Once the missing Quarian is located, Shepard has to find out what he knows. During the dialog scenes, the usual Paragon / Renegade conversation choices are present, along with a new element -- a sort of quick time event. In the case of this scene, you're prompted to pull the right trigger in order to intimidate the Quarian into spilling what he knows. If you choose to do it and don't fudge the timing, Shepard draws a pistol and shoots the screen next to the alien's head. Needless to say, he snaps out of his jabbering and shows his rescuers footage of the colonists being rounded up by a race called the Collectors who use a massive swarm of wasp-like insects to poison and incapacity their quarry.

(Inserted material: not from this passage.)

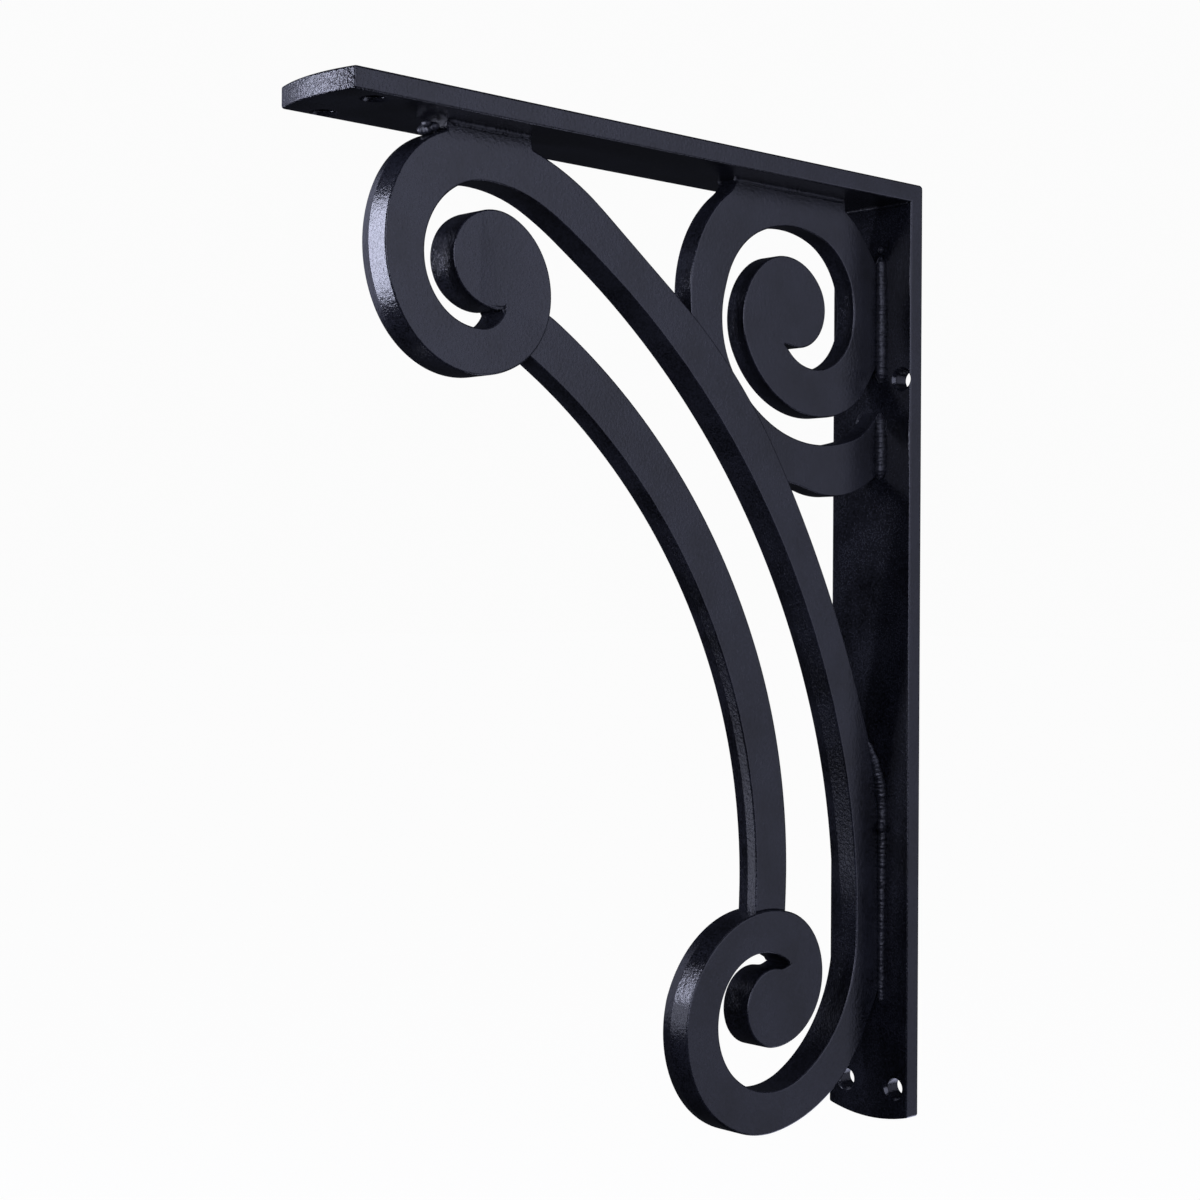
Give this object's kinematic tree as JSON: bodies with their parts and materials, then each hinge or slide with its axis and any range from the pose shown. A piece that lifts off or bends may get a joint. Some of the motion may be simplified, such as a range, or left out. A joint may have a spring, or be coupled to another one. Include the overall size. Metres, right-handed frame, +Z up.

With this information, Shepard and Tali part ways. Back off of the planet, you meet with The Illusive Man again and explain what's happened. He gives you marching orders to round up a team to deal with the threat, and it's shortly thereafter that we reached the stopping point. At the conclusion of the gameplay session, Shepard was reunited with Joker, now a member of Cerberus and your pilot for the mission ... on-board a new, bigger, more advanced looking SSV Normandy.

Having to stop just when things were getting rolling wasn't great, but at least we'd gotten to experience how the game starts off with a riveting introduction and eases vets and newcomers alike into the revamped gameplay systems -- which BioWare says it's worked hard to improve across the board. From our playtime, we're inclined to say "mission accomplished." Again, this was only about 90 minutes at the start of the game, but it was enough to leave us with a really good feeling about one of 2010's first major releases.